The lesson I took from this: AI coding tools are extraordinarily powerful - 3 days to build a production web app that would have taken me months to learn from scratch, if ever. But they require a human who understands the problem deeply enough to know when the output is wrong. The AI writes the code. You still have to be right about the logic.
What This Means Beyond the App
Fair Divide is a rent calculator. But building it taught me something more useful than how to ship a web app.
The same instincts that drove this project - identifying a problem others were living with too, mapping the full solution space before building anything, designing a methodology rigorous enough to withstand edge cases and adversarial inputs, then iterating until the output was something real people could trust - are the same instincts I bring to FP&A work every day.

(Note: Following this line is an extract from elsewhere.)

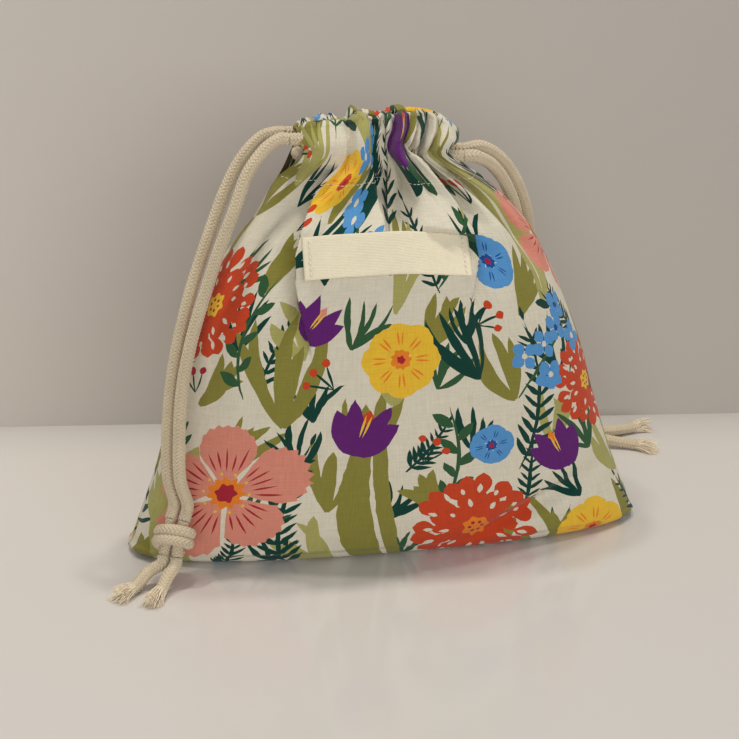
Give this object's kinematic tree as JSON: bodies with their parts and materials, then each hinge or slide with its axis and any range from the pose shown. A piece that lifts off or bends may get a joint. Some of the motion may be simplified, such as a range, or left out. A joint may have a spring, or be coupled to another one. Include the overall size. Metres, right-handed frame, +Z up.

In corporate finance, the tools look different but the problem is the same: take a messy, contested question and replace it with a transparent, defensible framework that stakeholders can actually align around. A rent split where roommates argue in circles. A forecast where every team has a different version of the truth. The skill is the same - structure the problem, design the logic, make the math visible enough that people trust it instead of fighting it.
What AI tools have changed for me is the distance between having an idea and testing it in the real world. I have always built things - spreadsheets, models, frameworks - for myself and my team. The constraint was never the thinking. It was the last mile: making it accessible, distributable, usable by someone who was not me. That gap has collapsed. And I intend to use that aggressively.